A new planet candidate detected in a dust gap of the disc around HD 163296 through localised kinematic signatures. An observational validation of the Discminer

TL;DR

This paper presents the detection of two potential planets in the disc around HD 163296 through localised kinematic signatures using the DISCMINER framework, revealing their properties and associated gas structures.

Contribution

The study introduces a new application of DISCMINER for identifying localized planetary signatures and characterizes gas and dust structures in the disc.

Findings

Detection of two candidate planets at 94 au and 261 au with specific azimuths.

Identification of gas gaps at 38, 88, and 136 au matching dust and kinematic features.

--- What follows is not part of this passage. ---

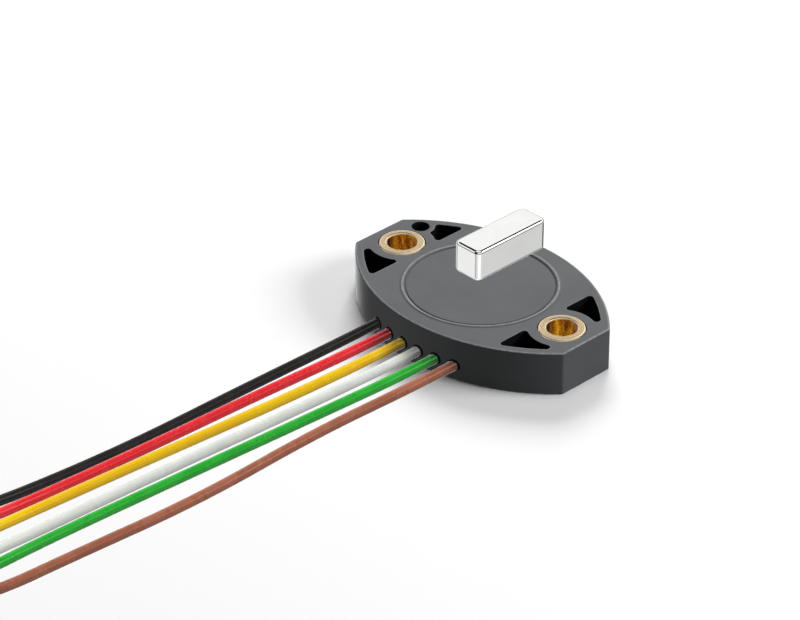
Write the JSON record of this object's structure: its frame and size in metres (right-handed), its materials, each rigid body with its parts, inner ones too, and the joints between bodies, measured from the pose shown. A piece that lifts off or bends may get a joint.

Observation of azimuthal asymmetries in line widths linked to planetary turbulence.

Abstract

We report the robust detection of coherent, localised deviations from Keplerian rotation possibly associated with the presence of two giant planets embedded in the disc around HD 163296. The analysis is performed using the DISCMINER channel-map modelling framework on $^{12}$CO $J=2-1$ DSHARP data. Not only orbital radius, but also azimuth of the planets are retrieved by our technique. One of the candidate planets, detected at $R=94\pm6$ au, $\phi=50\pm3^\circ$ (P94), is near the centre of one of the gaps in dust continuum emission, and is consistent with a planet mass of 1 $\rm M_{\rm Jup}$. The other planet, located at $R=261\pm4$ au, $\phi=57\pm1^\circ$ (P261), is in the region where a velocity kink was previously observed in $^{12}$CO channel maps. Also, we provide a simultaneous description of the height and temperature of the upper and lower emitting surfaces of the disc, and propose the line width as a solid observable to track gas substructure. Using azimuthally averaged line width profiles we detect gas gaps at $R=38$ au, $R=88$ au, and $R=136$ au, closely matching the location of their dust and kinematical counterparts. Furthermore, we observe strong azimuthal asymmetries in line widths around the gas gap at $R=88$ au, possibly linked to turbulent motions driven by the P94 planet. Our results confirm that the DISCMINER is capable of finding localised, otherwise unseen velocity perturbations thanks to its robust statistical framework, but also that it is well suited for studies of the gas properties and vertical structure of protoplanetary discs.